As having a few extract brews under the belt I have noticed that my beers have been getting much better. Yes the technique is coming around due to practice but in the last few batches, I have been doing full boils. The beers have been turning out better. Also, I have noticed that time will only make beers better. (If you bottle that is)

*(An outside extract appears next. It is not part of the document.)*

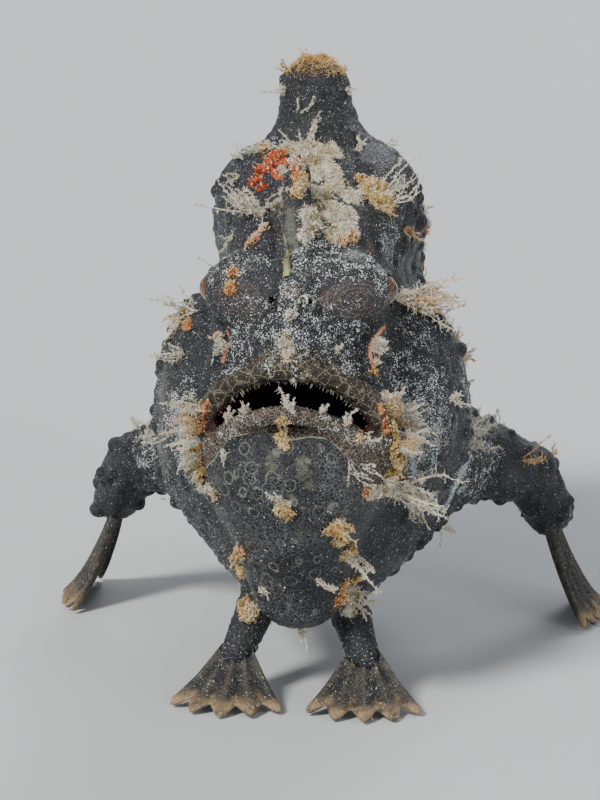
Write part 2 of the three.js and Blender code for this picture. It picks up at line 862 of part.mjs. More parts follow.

I notice an improvement over time in my kegged beer as well. The very last extract batch I made was a honey weiss. After six weeks, it had a bit of a biting honey taste to it. Two months later that had mellowed and it became one of my favorite beers, just as I killed the keg.
 

SOB

Well-Known Member
Joined
Dec 31, 2006
Messages
924
Reaction score
7
Location
Delaware, OH
I would describe the extract "twang" as it's called in this thread, as kind of a filmy after taste. It tastes thicker (for the lack of a better term) not as crisp as an AG. I think, like it was stated earlier, that it's mainly due to partial boils and not doing a late extract addition. So, as I suggest to all my extract buddies that aren't ready for the AG leap, do a full boil, add most your extract in the last 20min of the boil, and use Whirlfloc (Irish moss) to help with the clarity.